Cases have held that the mere showing of the emission of smoke, steam or heat is not sufficient to establish the existence of a fire; there must be some visible indication of fire such as flame, glow or light. H. Schumacher Oil Works, Inc. v. Hartford Fire Ins. Co., 239 F.2d 836, 839 (5th Cir.1956); Western Woolen Mill Co. v. Northern Assur. Co., 139 F. 637, 639 (8th Cir.), cert. denied, 199 U.S. 608, 50 L. Ed. 331, 26 S. Ct. 750 (1905); The Buckeye State, 39 F. Supp. 344, 347 (W.D.N.Y. 1941); Hartford Fire Ins. Co. v. Electrical Dist. 4, 9 Ariz. App. 374, 452 P.2d 539, 542 (1969); Security Ins. Co. v. Choctaw Cotton Oil Co., 149 Okla. 140, 299 P. 882, 884 (1931). The law does not require that a glow actually be observed, but merely that if there had been an observer in the middle of the pile, who secured his vantage without introducing any extraneous oxygen, he could have observed an actual glow. H. Schumacher Oil Works, Inc., at 840.

Here, there was no evidence of any flame or glow in the damaged hops. Plaintiff urges there could have been if oxygen had been supplied. What "`could have been'" is not sufficient to satisfy what was. Hartford Fire Ins. Co. v. Electrical Dist. 4., 452 P.2d at 542. This was unlike the 1981 incident referred to in an affidavit submitted by Paul Polley, manager of Washington State Hop Producers. In 1981, bales of hops burst into flame as they were separated and removed from the warehouse. Although hops from the 1981 incident were "actually burned by open flames ... [n]o such hops were found at the time of the 1979 occurrence." According to Dr. Zimmermann, regarding the 1979 hop damage, "such damage can occur without the presence of flame, glow, or light visible to a human observer." Since *260 it is uncontroverted that heat generated by chemical oxidation caused the damage; that such may occur without the presence of flame, glow, or light; and that no flame, glow, or light was evidenced, there is no genuine issue of material fact and the defendant is entitled to judgment as a matter of law. Ohler v. Tacoma Gen. Hosp., supra at 511. Were we to hold otherwise, any exothermic oxidation resulting in deterioration could be considered caused by fire. The possibilities would be endless. Oxidation is a common phenomenon which is the unification of oxygen with matter; it does not normally cause fire. Compost and silage, for example, generate heat as the matter is oxidized and decomposed, but that is not considered fire.

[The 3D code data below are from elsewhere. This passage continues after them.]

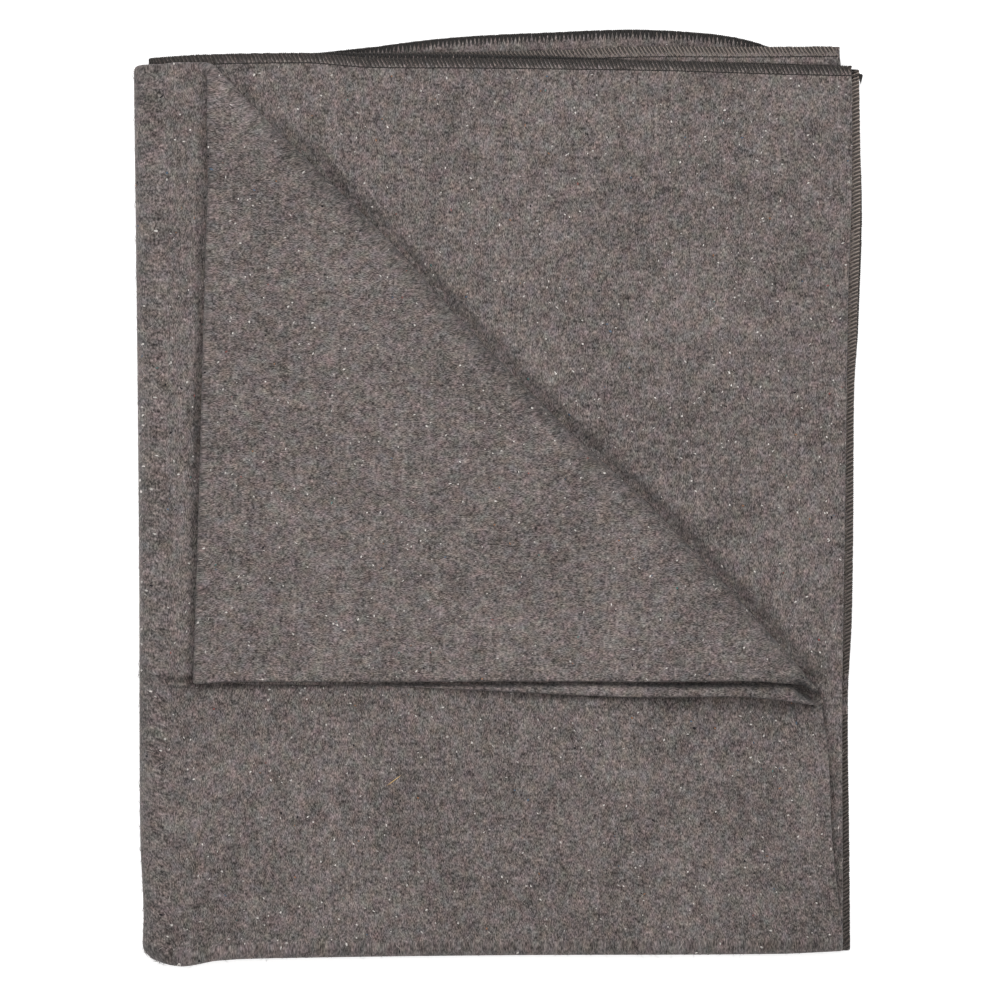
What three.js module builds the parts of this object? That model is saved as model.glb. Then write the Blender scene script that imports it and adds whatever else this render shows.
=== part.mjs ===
// A wool blanket, folded flat into a pile of sixteen layers, with one corner of the top turned down.
// Millimetres, +Z up. The origin is under the middle of the pile, on the surface that it lies on.
// Seen from above, +X is to the right and +Y is away from the reader.
// The blanket is cut flat and then folded by formulas, one fold after the other, as by hand.
import * as THREE from "three";

// The blanket as it was cut, and its layers
const WIDTH = 1500;
const LENGTH = 1900;
const CLOTH = 1.6;
const AIR = 0.35;

// Steps in each fold's half turn, and strips in each flat stretch between two folds
const SIDE_STEPS = 4;
const TOP_STEPS = 6;
const BOTTOM_STEPS = 6;
const LEFT_STEPS = 6;
const STRIPS_ACROSS = 7;
const STRIPS_DOWN = 6;

// The heights of 1, 2, 4, 8 and 16 layers, and the radius at which each fold turns its pack
const pack = (layers) => layers * CLOTH + (layers - 1) * AIR;
const turn = (layers) => (pack(layers) + AIR) / 2;
const sideTurn = turn(1);
const topTurn = turn(2);
const bottomTurn = turn(4);
const leftTurn = turn(8);
const PILE = pack(16);

// How much of the cut cloth runs from the blanket's middle to each fold's start
const sideHalf = (Math.PI / 2) * sideTurn;
const topHalf = (Math.PI / 2) * topTurn;
const leftStart = sideHalf + (WIDTH / 2 - sideHalf - Math.PI * leftTurn) / 2;
const leftEnd = leftStart + Math.PI * leftTurn;
const bottomStart = topHalf + (LENGTH / 2 - topHalf - Math.PI * bottomTurn) / 2;
const bottomEnd = bottomStart + Math.PI * bottomTurn;

// The pile as it would lie with every fold dead straight, and where its middle comes
const STRAIGHT = {
  left: -(leftStart - sideHalf + leftTurn + pack(8) / 2),
  right: pack(2) / 2,
  bottom: -(bottomStart - topHalf + bottomTurn + pack(4) / 2),
  top: topTurn + pack(2) / 2,
};
const MIDDLE_X = -2.9;
const MIDDLE_Y = -8;
const shiftX = MIDDLE_X - (STRAIGHT.left + STRAIGHT.right) / 2;
const shiftY = MIDDLE_Y - (STRAIGHT.bottom + STRAIGHT.top) / 2;
const leftEdge = STRAIGHT.left + shiftX;
const rightEdge = STRAIGHT.right + shiftX;
const bottomEdge = STRAIGHT.bottom + shiftY;
const topEdge = STRAIGHT.top + shiftY;

// The pile's four sides stray from straight: at each place along a side, how far out of line it lies
const LEFT_SIDE = [
  { y: 225, out: -2.6 },
  { y: 95, out: -1 },
  { y: -38, out: 0.2 },
  { y: -183, out: 0.8 },
  { y: -222, out: 2.6 },
  { y: -245, out: 1.8 },
];
const RIGHT_SIDE = [
  { y: 225, out: 3 },
  { y: 160, out: 2.8 },
  { y: 100, out: 0.8 },
  { y: 0, out: -0.6 },
  { y: -108, out: -2.2 },
  { y: -240, out: -2 },
];
const BOTTOM_SIDE = [
  { x: -190, out: 1.1 },
  { x: -172, out: -3.6 },
  { x: -150, out: -0.3 },
  { x: -110, out: 1 },
  { x: 0, out: 2.4 },
  { x: 150, out: 3.1 },
  { x: 187, out: 4.7 },
];
const TOP_SIDE = [
  { x: -192, out: 0.6 },
  { x: -160, out: 1 },
  { x: -110, out: -0.8 },
  { x: 0, out: -2.6 },
  { x: 110, out: -4 },
  { x: 187, out: -7 },
];

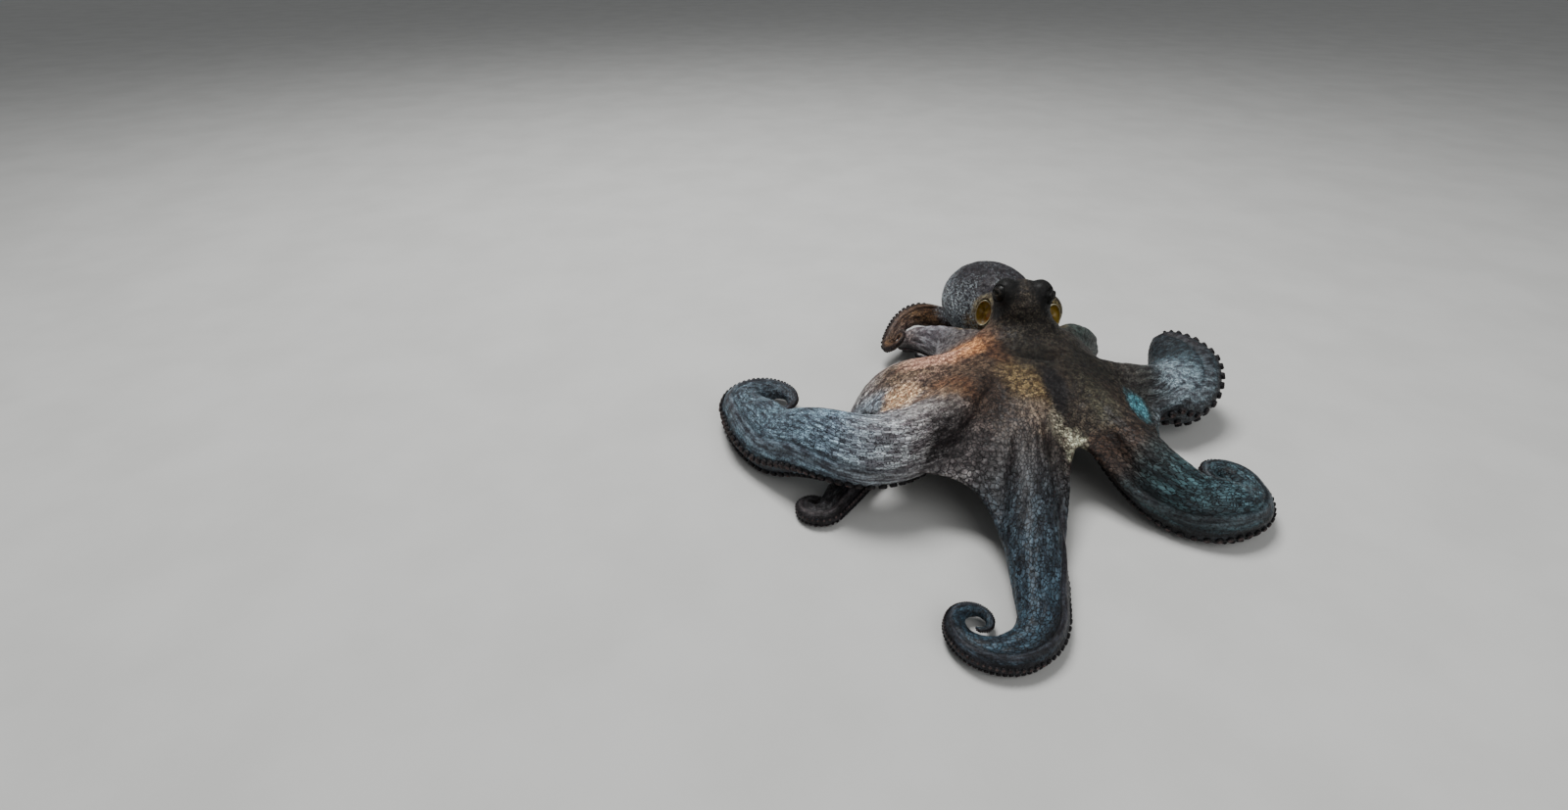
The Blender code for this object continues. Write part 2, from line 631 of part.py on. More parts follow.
def build_free_arms(paths):
    """The middle and end lengths of every arm."""
    for name, path in paths.items():
        first, second = ARMS[name]["cut"]
        total = path["s"][-1]
        loft(name + "_middle", arm_rings(path, first + GAP / 2.0, second - GAP / 2.0, MID_RING_SPACING))
        loft(name + "_end", arm_rings(path, second + GAP / 2.0, total, TIP_RING_SPACING, 8))


def main():
    clear_scene()
    paths = {name: arm_path(arm) for name, arm in ARMS.items()}
    crown = build_crown(paths)
    name_bases(crown, paths)
    build_head()
    build_free_arms(paths)
    blob("mouth", MOUTH_CENTRE, [MOUTH_RADIUS] * 3, 12, 7)
    for obj in bpy.data.objects:
        for vertex in obj.data.vertices:
            vertex.co.x -= ORIGIN_X
            vertex.co.y -= ORIGIN_Y


main()
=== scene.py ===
"""Looks of a common octopus crawling over the sea floor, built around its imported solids.

Metres, +Z up, -Y the way the animal faces, floor at z = 0. Everything is made in the animal's
own frame, whose origin is under the crown, and moved into the row frame at the end. One skin
takes in the arms, webs, head, mantle and suckers; eyes, mantle openings and mouth are pieces.
"""

import math

import bmesh
import bpy
import numpy as np
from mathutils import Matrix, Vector, noise


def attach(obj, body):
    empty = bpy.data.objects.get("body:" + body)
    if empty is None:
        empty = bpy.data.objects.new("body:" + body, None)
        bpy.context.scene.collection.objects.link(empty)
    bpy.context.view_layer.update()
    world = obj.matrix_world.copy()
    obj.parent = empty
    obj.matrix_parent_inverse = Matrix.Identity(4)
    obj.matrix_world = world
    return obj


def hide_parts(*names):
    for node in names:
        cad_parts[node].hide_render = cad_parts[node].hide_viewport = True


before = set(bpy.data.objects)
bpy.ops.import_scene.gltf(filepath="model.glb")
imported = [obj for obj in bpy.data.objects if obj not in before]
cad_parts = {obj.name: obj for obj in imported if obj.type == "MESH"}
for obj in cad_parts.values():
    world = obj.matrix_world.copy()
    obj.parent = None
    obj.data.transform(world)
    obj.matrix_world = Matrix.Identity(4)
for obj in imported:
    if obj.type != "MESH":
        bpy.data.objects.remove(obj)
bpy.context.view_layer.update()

# ---- whole animal
ORIGIN = np.array([-0.0435, -0.0391, 0.0])   # middle of the bounding box, in the animal's own frame
FLOOR_SINK = 0.0004        # how far a resting arm presses into the floor before it is flattened

# ---- arms
PATH_STEP = 0.004
BASE_HALF_DEPTH = 0.018    # half the arm's thickness where it leaves the crown
SWELL_LENGTH = 0.11        # the arm reaches its full thickness this far out
TIP_HALF_DEPTH = 0.0012
SIDE_RATIO = 0.78          # half width across / half depth from back to suckers
RING_POWER = 0.86          # below 1 for a section a little squarer than an ellipse

# Each arm: stations (x, y, z in mm, roll in degrees: 0 suckers down, +90 to the right of travel),
# coil (length, first radius, last radius, +1 left / -1 right, tilt and last roll in degrees),
# deep = half depth where thickest, full = share of the length over which it tapers,
# rest = (settling starts, settled, lift of the tip), root = the length that grows into the crown,
# swell = a longer way out to its full thickness, blunt = below 1 for a rounded end.
ARMS = {
    "right_arm_1": dict(
        stations=[(-11, -28, 70, 0), (-37, -100, 50, -5), (-50, -154, 34, -18), (-60, -198, 22, -45),
                  (-73, -247, 13, -64)],
        coil=(0.144, 0.044, 0.0042, -1, 0, -96), deep=0.0240, full=0.52, rest=(0.17, 0.25, 0.006),
        root=0.195),
    "right_arm_2": dict(
        stations=[(-28, -11, 70, 0), (-104, -86, 59, 0), (-163, -111, 57, -15), (-207, -77, 45, -42),
                  (-238, -37, 22, -62), (-259, 13, 20, -78)],
        coil=(0.118, 0.041, 0.0095, -1, 0, -98), deep=0.0280, full=0.33, rest=(0.245, 0.31, 0.010),
        root=0.170),
    "right_arm_3": dict(
        stations=[(-28, 11, 68, 0), (-80, 4, 52, 0), (-118, 12, 35, -10), (-138, -2, 18, -40),
                  (-151, -42, 12, -70), (-176, -92, 11, -80), (-198, -122, 11, -85)],
        coil=(0.080, 0.0125, 0.0045, -1, 0, -90), deep=0.0218, full=0.50, rest=(0.15, 0.19, 0.0),
        root=0.120),
    "right_arm_4": dict(
        stations=[(-11, 28, 64, 0), (-43, 60, 51, 0), (-58, 97, 39, -20), (-73, 124, 28, -40)],
        coil=(0.110, 0.025, 0.009, -1, 0, -60), deep=0.0215, full=0.9, rest=(0.11, 0.17, 0.0),
        root=0.078),
    "left_arm_1": dict(
        stations=[(11, -28, 70, 0), (32, -64, 56, 0), (50, -115, 40, 8), (71, -150, 26, 30),
                  (92, -162, 18, 46), (119, -162, 18, 62), (137, -148, 18, 76), (143, -129, 18, 84)],
        coil=(0.064, 0.0180, 0.0047, 1, 0, 96), deep=0.0255, full=0.42, rest=(0.14, 0.20, 0.018),
        root=0.140),
    "left_arm_2": dict(
        stations=[(28, -11, 66, 0), (71, -19, 50, 0), (104, -26, 43, 35), (129, -24, 38, 78)],
        coil=(0.098, 0.037, 0.050, 1, 20, 120), deep=0.033, full=0.22, blunt=0.45, swell=0.17, rest=None,
        root=0.104),
    "left_arm_3": dict(
        stations=[(28, 11, 68, 0), (60, 42, 60, 0), (98, 76, 34, 20), (112, 108, 21, 60)],
        coil=(0.120, 0.024, 0.009, 1, 0, 80), deep=0.019, full=0.8, rest=(0.12, 0.17, 0.0),
        root=0.082),
    "left_arm_4": dict(
        stations=[(11, 28, 62, 0), (30, 80, 30, 0), (38, 140, 17, 30), (18, 190, 15, 70),
                  (-20, 172, 24, 108), (-57, 162, 38, 132), (-82, 147, 34, 130), (-98, 127, 24, 120)],
        coil=(0.060, 0.016, 0.005, 1, 40, 115), deep=0.019, full=0.50, rest=None,
        root=0.080),
}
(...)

Finally, the type of loss which occurred in 1979 clearly could have been contemplated.[1] Since the policies did not specifically cover such loss, we may not rewrite them to include it.

Accordingly, the judgment is affirmed.

GREEN and McINTURFF, JJ., concur.

Reconsideration denied April 5, 1983.

NOTES

[1] Although defendants did not argue it, we note that among the exclusions listed in the subject insurance policies are "WEAR AND TEAR, DETERIORATION, RUST OR CORROSION, MOULD, WET OR DRY ROT; INHERENT OR LATENT DEFECT ..." This partial list includes various forms of oxidation. We do not decide whether the "browning" was within this language.